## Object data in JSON
═══

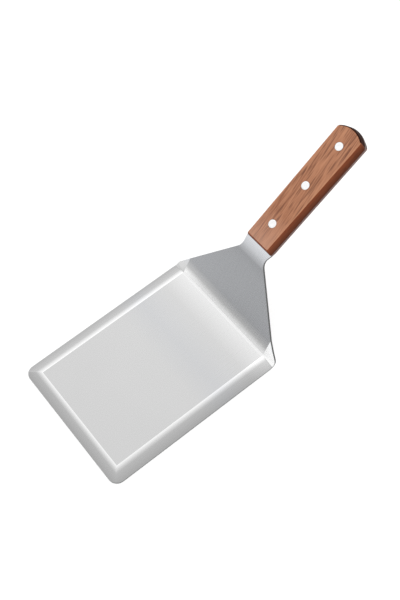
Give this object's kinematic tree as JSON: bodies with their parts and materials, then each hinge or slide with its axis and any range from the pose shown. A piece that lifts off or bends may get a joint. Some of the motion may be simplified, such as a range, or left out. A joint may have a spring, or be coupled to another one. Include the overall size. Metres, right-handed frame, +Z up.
{
  "type": "grill spatula",
  "caption": "Wide steel grill spatula with bevelled edges, a bent-up shoulder and a full tang between riveted wooden scales.",
  "frame": {"origin": "bottom centre of the bounding box, with the blade's rim resting on the ground plane", "axes": "+X from the blade to the handle, +Y across the blade, +Z up"},
  "size_m": [0.2972, 0.1264, 0.1185],
  "materials": {
    "steel": "brushed along the blade, ground bevels",
    "wood": "oiled reddish hardwood, satin",
    "rivet_steel": "heads sanded flush with the wood"
  },
  "bodies": {
    "root": {"blade": "steel", "scale_upper": "wood", "scale_lower": "wood", "rivet_pin_front": "rivet_steel", "rivet_pin_middle": "rivet_steel", "rivet_pin_rear": "rivet_steel", "rivet_tube_front": "rivet_steel", "rivet_tube_middle": "rivet_steel", "rivet_tube_rear": "rivet_steel"}
  },
  "joints": []
}
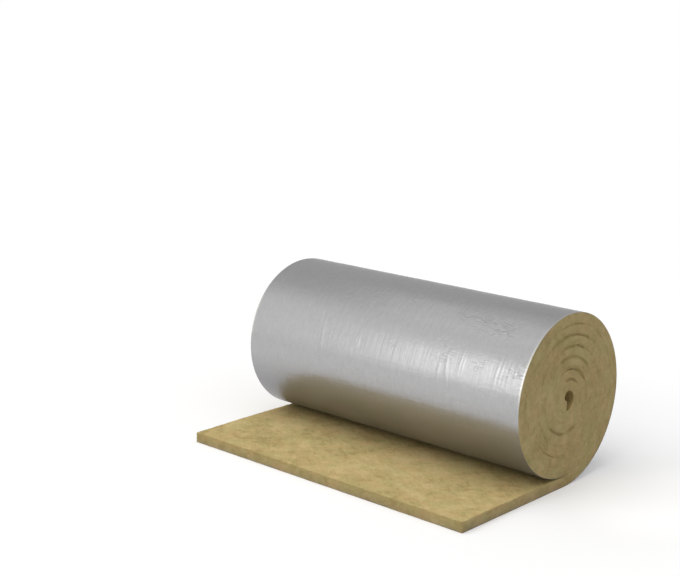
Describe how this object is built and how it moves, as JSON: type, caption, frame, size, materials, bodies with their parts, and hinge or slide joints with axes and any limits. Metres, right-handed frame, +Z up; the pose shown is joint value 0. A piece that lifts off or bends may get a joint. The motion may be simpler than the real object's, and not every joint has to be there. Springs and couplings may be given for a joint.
{
  "type": "insulation roll",
  "caption": "Foil-faced stone wool insulation mat wound into a roll lying on its side, with its free end unrolled as a flat flap in front.",
  "frame": {"origin": "on the floor, in the middle of the footprint of the roll and its flap", "axes": "+X along the roll, across the mat; -Y towards the free end of the flap; +Z up"},
  "size_m": [1, 0.6996, 0.4913],
  "materials": {
    "stone_wool": "matt mottled ochre stone wool with lighter and darker fibres",
    "aluminium_foil": "satin foil with fine wrinkles round the roll"
  },
  "bodies": {
    "root": {"stone_wool_mat": "stone_wool", "foil_facing": "aluminium_foil"}
  },
  "joints": []
}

═══

## Task prompt
Please restate the whole listing word for word.

## In response
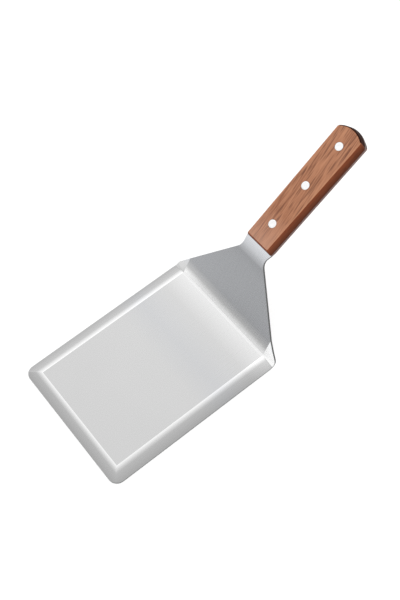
Give this object's kinematic tree as JSON: bodies with their parts and materials, then each hinge or slide with its axis and any range from the pose shown. A piece that lifts off or bends may get a joint. Some of the motion may be simplified, such as a range, or left out. A joint may have a spring, or be coupled to another one. Include the overall size. Metres, right-handed frame, +Z up.
{
  "type": "grill spatula",
  "caption": "Wide steel grill spatula with bevelled edges, a bent-up shoulder and a full tang between riveted wooden scales.",
  "frame": {"origin": "bottom centre of the bounding box, with the blade's rim resting on the ground plane", "axes": "+X from the blade to the handle, +Y across the blade, +Z up"},
  "size_m": [0.2972, 0.1264, 0.1185],
  "materials": {
    "steel": "brushed along the blade, ground bevels",
    "wood": "oiled reddish hardwood, satin",
    "rivet_steel": "heads sanded flush with the wood"
  },
  "bodies": {
    "root": {"blade": "steel", "scale_upper": "wood", "scale_lower": "wood", "rivet_pin_front": "rivet_steel", "rivet_pin_middle": "rivet_steel", "rivet_pin_rear": "rivet_steel", "rivet_tube_front": "rivet_steel", "rivet_tube_middle": "rivet_steel", "rivet_tube_rear": "rivet_steel"}
  },
  "joints": []
}
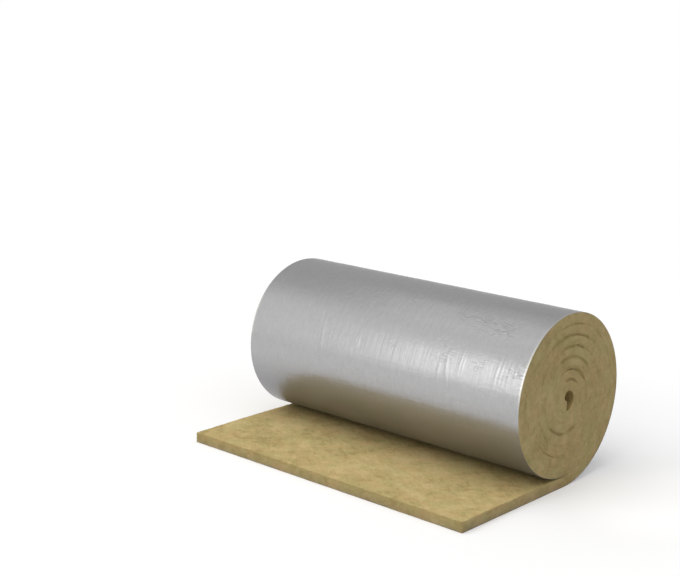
Describe how this object is built and how it moves, as JSON: type, caption, frame, size, materials, bodies with their parts, and hinge or slide joints with axes and any limits. Metres, right-handed frame, +Z up; the pose shown is joint value 0. A piece that lifts off or bends may get a joint. The motion may be simpler than the real object's, and not every joint has to be there. Springs and couplings may be given for a joint.
{
  "type": "insulation roll",
  "caption": "Foil-faced stone wool insulation mat wound into a roll lying on its side, with its free end unrolled as a flat flap in front.",
  "frame": {"origin": "on the floor, in the middle of the footprint of the roll and its flap", "axes": "+X along the roll, across the mat; -Y towards the free end of the flap; +Z up"},
  "size_m": [1, 0.6996, 0.4913],
  "materials": {
    "stone_wool": "matt mottled ochre stone wool with lighter and darker fibres",
    "aluminium_foil": "satin foil with fine wrinkles round the roll"
  },
  "bodies": {
    "root": {"stone_wool_mat": "stone_wool", "foil_facing": "aluminium_foil"}
  },
  "joints": []
}